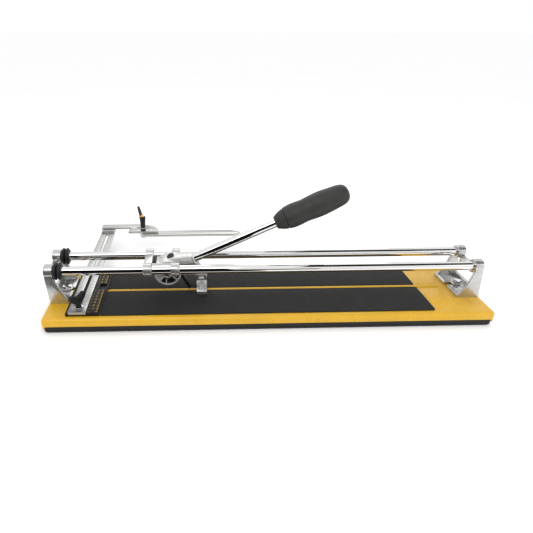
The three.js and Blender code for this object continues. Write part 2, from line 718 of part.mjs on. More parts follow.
function scaleStrip() {
  const strip = solid(block([SCALE.left, SCALE.right], [-81, 86], [SCALE.low, SCALE.high]));
  return cut(strip, block([NOTCH.left, 0], [NOTCH.front, NOTCH.back], [20, 50]));
}

function trayScrew(y) {
  const { x, radius, low, head, headLow, top } = TRAY_SCREW;
  return join(
    bar("Z", [headLow, top], head, [x, y, 0], 16),
    bar("Z", [low, headLow + 0.5], radius, [x, y, 0], 8),
  );
}

// The coach bolt that the arm slides along: its head is under the pan.
function clampStud() {
  const low = BASE.top - BASE.sheet - GAP;
  return join(
    bar("Z", [low - STUD.headHeight, low], STUD.head, [ARM_SLOT.x, STUD.y, 0]),
    bar("Z", [low - 1, STUD.top], STUD.radius, [ARM_SLOT.x, STUD.y, 0], 16),
  );
}

function clampWasher() {
  const z = [ARM.high + GAP, ARM.high + GAP + CLAMP_WASHER.thickness];
  const disc = solid(bar("Z", z, CLAMP_WASHER.radius, [ARM_SLOT.x, STUD.y, 0]));
  return cut(disc, bar("Z", [30, 50], STUD.bore, [ARM_SLOT.x, STUD.y, 0], 16));
}

function wingNut() {
  const right = [
    [3, 42],
    [8.5, 46],
    [14, 51],
    [16.4, 56],
    [15.6, 60.5],
    [11.5, 62.4],
    [6.5, 60],
    [0, 56.5],
  ];
  const left = right.slice(0, -1).map(([a, b]) => [-a, b]).reverse();
  const wings = prism(outline([...right, ...left]), "XZ", [-WING.half, WING.half]);
  const hub = bar("Z", [WING.low, WING.high], WING.hub);
  const body = cut(join(hub, wings), bar("Z", [30, 57], STUD.bore, [0, 0, 0], 16));
  return geometryOf(body)
    .rotateZ(THREE.MathUtils.degToRad(WING.turn))
    .translate(ARM_SLOT.x, STUD.y, 0);
}

add(cutter, "gauge_tray", gaugeTray(), BLACK_PLASTIC);
add(cutter, "scale_strip", scaleStrip(), BLACK_PLASTIC);
add(cutter, "tray_screw_front", trayScrew(TRAY_SCREW.y[0]), STEEL);
add(cutter, "tray_screw_back", trayScrew(TRAY_SCREW.y[1]), STEEL);
add(cutter, "clamp_stud", clampStud(), STEEL);
add(cutter, "clamp_washer", clampWasher(), STEEL);
add(cutter, "wing_nut", wingNut(), BLACK_PLASTIC);

// ---- lateral gauge: the sliding arm and its head ----
function headScrewHoles() {
  const { x, y, radius, high } = HEAD_SCREW;
  return x.map((at) => bar("Z", [20, high + GAP], radius + GAP, [at, y, 0], 12));
}

function slottedArm() {
  const shape = roundedRectangle([ARM.left, ARM.right], [ARM.front, ARM.back], 2);
  const { x, half, front, back } = ARM_SLOT;
  const slot = roundedRectangle([x - half, x + half], [front, back], half - 0.01);
  const bars = solid(prism(shape, "XY", [ARM.low, ARM.high], 4));
  return cut(bars, prism(slot, "XY", [20, 40], 8), ...headScrewHoles());
}

function armSpacer() {
  const { left, right, front, back } = SPACER;
  const plate = solid(block([left, right], [front, back], [ARM.high + GAP, HEAD.low - GAP]));
  return cut(plate, ...headScrewHoles());
}

// A bar that ends in a round protractor head with an arc slot about the fence's pivot.
function gaugeHead() {
  const { x, y } = SWIVEL;
  const z = [HEAD.low, HEAD.high];
  const disc = bar("Z", z, HEAD.radius, [x, y, 0], 56);
  const body = join(disc, block([SPACER.left, x], [HEAD.barFront, HEAD.barBack], z));
  const [from, to] = [HEAD_SLOT.from, HEAD_SLOT.to].map(THREE.MathUtils.degToRad);
  const slot = new THREE.Shape();
  slot.absarc(x, y, HEAD_SLOT.outer, from, to);
  slot.absarc(x, y, HEAD_SLOT.inner, to, from, true);
  return cut(
    body,
    block([x - 60, x + 60], [y - 60, HEAD.front], [30, 60]),
    prism(slot, "XY", [30, 60], 16),
    bar("Z", [30, 60], STUD.bore, [x, y, 0], 16),
    ...headScrewHoles(),
  );
}

function headScrew(x) {
  return join(
    bar("Z", [HEAD_SCREW.low, ARM.low - GAP], HEAD_SCREW.head, [x, HEAD_SCREW.y, 0], 16),
    bar("Z", [ARM.low - 1, HEAD_SCREW.high], HEAD_SCREW.radius, [x, HEAD_SCREW.y, 0], 10),
  );
}

function fenceBar() {
  const { left, right, front, back, low, high } = FENCE;
  const shape = outline([
    [left, back - 1.5],
    [left, front + 14],
    [left + 10, front],
    [right - 17, front],
    [right, front + 9],
    [right, front + 13],
    [right - 22, back],
    [left + 1.5, back],
  ]);
  const plate = solid(prism(shape, "XY", [low, high]));
  return cut(plate, bar("Z", [30, 60], STUD.bore, [SWIVEL.x, SWIVEL.y, 0], 16));
}

// The bolt that the fence swings on, held by the nut on the head.
function fenceStud() {
  const { x, y, head, headHeight } = SWIVEL;
  const headTop = FENCE.low - GAP;
  return join(
    bar("Z", [headTop - headHeight, headTop], head, [x, y, 0]),
    bar("Z", [FENCE.low - 1, CLAMP.studTop], STUD.radius, [x, y, 0], 16),
  );
}

function boredDisc(shape, z) {
  const hole = bar("Z", [z[0] - 5, z[1] + 5], STUD.bore, [SWIVEL.x, SWIVEL.y, 0], 16);
  return cut(solid(shape), hole);
}

// The clamping lever: an upright hub and an arm that leans back and up from its top.
function clampLever() {
  const { x, y } = SWIVEL;
  const { hubLow, hubTop } = CLAMP;
  const { z, lean, root, tip } = CLAMP_ARM;
  const direction = new THREE.Vector3(...lean);
  const length = direction.length();
  const turn = new THREE.Quaternion();
  turn.setFromUnitVectors(new THREE.Vector3(0, 1, 0), direction.clone().normalize());
  const arm = new THREE.CylinderGeometry(tip, root, length, 16).translate(0, length / 2, 0);
  arm.applyQuaternion(turn).translate(x, y, z);
  const end = new THREE.SphereGeometry(tip, 16, 8);
  end.translate(x + direction.x, y + direction.y, z + direction.z);
  const hub = bar("Z", [hubLow, hubTop], [5.4, 6.9], [x, y, 0]);
  const body = join(hub, arm, end);
  return cut(body, bar("Z", [hubLow - 2, CLAMP.studTop + 1], STUD.bore, [x, y, 0], 16));
}

add(cutter, "slotted_arm", slottedArm(), ALUMINIUM);
add(cutter, "arm_spacer", armSpacer(), ALUMINIUM);
add(cutter, "gauge_head", gaugeHead(), ALUMINIUM);
add(cutter, "head_screw_left", headScrew(HEAD_SCREW.x[0]), STEEL);
add(cutter, "head_screw_right", headScrew(HEAD_SCREW.x[1]), STEEL);
add(cutter, "fence", fenceBar(), ALUMINIUM);
add(cutter, "fence_stud", fenceStud(), STEEL);
const nutZ = [HEAD.high + GAP, CLAMP.nutTop];
const nutShape = hexagon("Z", nutZ, SWIVEL.nut, [SWIVEL.x, SWIVEL.y, 0]);
add(cutter, "stud_nut", boredDisc(nutShape, nutZ), BLACK_STEEL);
const washerZ = [CLAMP.nutTop + GAP, CLAMP.washerTop];
const washerShape = bar("Z", washerZ, SWIVEL.washer, [SWIVEL.x, SWIVEL.y, 0]);
add(cutter, "lever_washer", boredDisc(washerShape, washerZ), STEEL);
add(cutter, "clamp_lever", clampLever(), BLACK_PLASTIC);
const capZ = [CLAMP.hubTop + GAP, CLAMP.hubTop + GAP + CLAMP_CAP.thickness];
const capShape = bar("Z", capZ, CLAMP_CAP.radius, [SWIVEL.x, SWIVEL.y, 0]);
add(cutter, "lever_cap", capShape, YELLOW_PLASTIC);

export default cutter;
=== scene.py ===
"""The looks of a manual tile cutter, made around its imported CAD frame.

Shapes are written in millimetres in the CAD frame (+X along the rails, -Y the front,
+Z up) and are turned into metres when each piece is made.
"""
import json
from math import asin, atan2, cos, degrees, pi, radians, sin, sqrt, tan

import bmesh
import bpy
from mathutils import Matrix, Vector
from mathutils.geometry import tessellate_polygon


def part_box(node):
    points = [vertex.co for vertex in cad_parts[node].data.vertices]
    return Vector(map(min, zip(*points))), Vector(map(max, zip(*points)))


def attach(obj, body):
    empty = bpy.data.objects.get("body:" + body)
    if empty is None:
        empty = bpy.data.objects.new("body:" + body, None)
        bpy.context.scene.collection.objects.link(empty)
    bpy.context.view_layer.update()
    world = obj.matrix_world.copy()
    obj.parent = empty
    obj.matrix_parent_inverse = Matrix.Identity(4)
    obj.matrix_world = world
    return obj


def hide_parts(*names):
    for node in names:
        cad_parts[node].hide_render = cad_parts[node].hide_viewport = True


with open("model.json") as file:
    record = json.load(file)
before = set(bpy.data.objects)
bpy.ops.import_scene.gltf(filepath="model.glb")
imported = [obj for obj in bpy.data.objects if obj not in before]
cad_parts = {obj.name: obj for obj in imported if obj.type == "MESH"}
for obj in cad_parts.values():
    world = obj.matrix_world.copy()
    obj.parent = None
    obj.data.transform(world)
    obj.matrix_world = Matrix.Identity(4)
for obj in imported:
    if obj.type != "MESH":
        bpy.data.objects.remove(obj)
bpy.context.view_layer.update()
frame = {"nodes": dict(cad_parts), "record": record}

MM = 0.001
RECORD = frame["record"]
BODY_OF = {
    node: body for body, nodes in RECORD["behaviour"]["bodies"].items() for node in nodes
}



def placed(name, data):
    """A new object for some data, linked into the scene."""
    made = bpy.data.objects.new(name, data)
    bpy.context.scene.collection.objects.link(made)
    return made


def rotation(angle, axis):
    """A turn about an axis through the origin, in degrees."""
    return Matrix.Rotation(radians(angle), 4, axis)


# ---- camera ----
CAMERA_PLACE = (-132.2, -714.4, 457.9)
CAMERA_DOWN = 28.12
CAMERA_YAW = 1.943
CAMERA_ROLL = 0.139
CAMERA_LENS = 30.117
CAMERA_SENSOR = 36
CAMERA_SHIFT = 0.1126


def make_camera():
    data = bpy.data.cameras.new("camera")
    data.lens = CAMERA_LENS
    data.sensor_width = CAMERA_SENSOR
    data.shift_x = CAMERA_SHIFT
    camera = placed("camera", data)
    turn = rotation(-CAMERA_YAW, "Z") @ rotation(90 - CAMERA_DOWN, "X") @ rotation(CAMERA_ROLL, "Z")
    camera.matrix_world = Matrix.Translation(Vector(CAMERA_PLACE) * MM) @ turn
    bpy.context.scene.camera = camera


# ---- dimensions shared with the CAD frame ----
def span(node):
    """A CAD node's box in millimetres, as three (low, high) pairs."""
    low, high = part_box(node)
    return [(low[i] / MM, high[i] / MM) for i in range(3)]


def middle(pair):
    return (pair[0] + pair[1]) / 2


def about(centre, half):
    return (centre - half, centre + half)


def on_side(side, near, far):
    """A (low, high) pair on the side of zero that `side` points to."""
    return sorted((side * near, side * far))


RAIL_Y_SPAN, RAIL_Z_SPAN = span("rail_back")[1:]
RAIL_RADIUS = (RAIL_Z_SPAN[1] - RAIL_Z_SPAN[0]) / 2
RAIL_Y = middle(RAIL_Y_SPAN)
RAIL_Z = middle(RAIL_Z_SPAN)
RAIL_BORE = RAIL_RADIUS + 0.25
BASE_TOP = 27.0
FOOT_Z = span("bracket_right")[2][0]
PIVOT = Vector((-178, 0, 71.5))
HANDLE_ANGLE = 25
CARRIAGE_FRAME = Matrix.Translation((PIVOT.x, 0, RAIL_Z))
LEVER_FRAME = Matrix.Translation(PIVOT)
HOLDER_ANGLE = 27.6
HANDLE_FRAME = LEVER_FRAME @ rotation(-HANDLE_ANGLE, "Y")
HOLDER_FRAME = LEVER_FRAME @ rotation(-HOLDER_ANGLE, "Y")
ARM_X = middle(span("clamp_stud")[0])
STUD_Y = middle(span("clamp_stud")[1])
SWIVEL = (middle(span("fence_stud")[0]), middle(span("fence_stud")[1]))


# ---- outlines ----
def arc(centre, radius, start, end, steps=12):
    """Points on a circle from one angle to another, in degrees."""
    points = []
    for i in range(steps + 1):
        angle = radians(start + (end - start) * i / steps)
        points.append(
            (centre[0] + radius * cos(angle), centre[1] + radius * sin(angle))
        )
    return points


def bend_points(start, bend, end, steps):
    """Points on a curve from start to end that is drawn towards one bend."""
    out = []
    for i in range(steps + 1):
        t = i / steps
        out.append(tuple((1 - t) ** 2 * start + 2 * t * (1 - t) * bend + t * t * end))
    return out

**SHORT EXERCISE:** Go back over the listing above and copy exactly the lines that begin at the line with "const capZ = [CLAMP.hubTop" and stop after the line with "if empty is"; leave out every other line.

**SOLUTION:**
const capZ = [CLAMP.hubTop + GAP, CLAMP.hubTop + GAP + CLAMP_CAP.thickness];
const capShape = bar("Z", capZ, CLAMP_CAP.radius, [SWIVEL.x, SWIVEL.y, 0]);
add(cutter, "lever_cap", capShape, YELLOW_PLASTIC);

export default cutter;
=== scene.py ===
"""The looks of a manual tile cutter, made around its imported CAD frame.

Shapes are written in millimetres in the CAD frame (+X along the rails, -Y the front,
+Z up) and are turned into metres when each piece is made.
"""
import json
from math import asin, atan2, cos, degrees, pi, radians, sin, sqrt, tan

import bmesh
import bpy
from mathutils import Matrix, Vector
from mathutils.geometry import tessellate_polygon


def part_box(node):
    points = [vertex.co for vertex in cad_parts[node].data.vertices]
    return Vector(map(min, zip(*points))), Vector(map(max, zip(*points)))


def attach(obj, body):
    empty = bpy.data.objects.get("body:" + body)
    if empty is None:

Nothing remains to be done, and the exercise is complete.